Publish date: Oct 30, 2013

Erika Proko Hamilton, an ace on the court and in the lab

Former Washington and Lee tennis standout pursues long-time dream of studying breast cancer

By Jack Copeland
NCAA.org

Erika Proko Hamilton
Washington and Lee University
Class of 2003

Erika Proko Hamilton is remembered at Washington and Lee University as a “superstar” as a tennis player, the school’s sports information director says.

But in a blog post saluting the 2003 graduate upon her induction into the school’s athletics hall of fame this year, Brian Laubscher added: “Whenever I think of Erika, I see the perfect student-athlete more than just the athlete. Not only was she nearly unbeatable on the court (92-20 in singles and 104-27 in doubles), but she claimed a crazy-good GPA as a neuroscience major.”
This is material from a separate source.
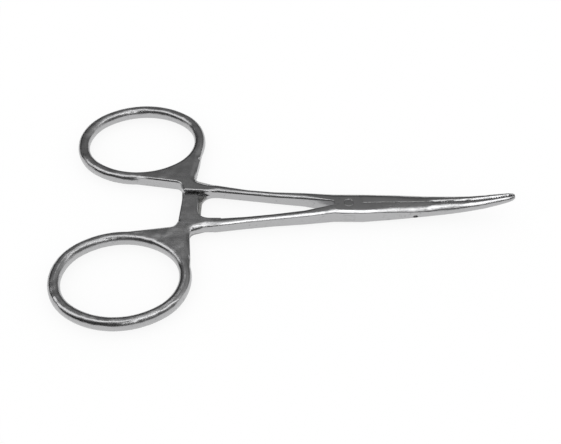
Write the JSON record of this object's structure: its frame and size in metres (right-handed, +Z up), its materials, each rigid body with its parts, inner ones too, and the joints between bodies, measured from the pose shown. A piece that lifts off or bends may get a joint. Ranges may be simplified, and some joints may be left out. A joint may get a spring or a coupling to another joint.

She wasn’t just active competitively on the national level. An NCAA Woman of the Year finalist, she was also a member of the Division III Student-Athlete Advisory Committee and represented the division on the NCAA Committee on Competitive Safeguards and Medical Aspects of Sports.

A decade after collecting a long list of both athletic and academic honors, she’s still a superstar. But now she’s excelling in medicine, building upon an advocacy for breast cancer awareness that dates back to her senior year in high school, when her mother was diagnosed with and treated for the disease.

Recently, the University of North Carolina medical school graduate—and recipient of an NCAA postgraduate scholarship—completed a hematology/oncology fellowship at the Duke University Medical Center, where her research focused on breast cancerl. She is now on the staff of the Sarah Cannon Research Institute in Nashville, Tenn., which sponsors community-based clinical trials in oncology.

“In one word, Erika was driven to succeed,” Laubscher wrote.  “She strived to become a doctor in order to help others.  I had no doubt she would succeed even then.”

Nominated by Brian Laubscher, director of sports information at Washington and Lee University.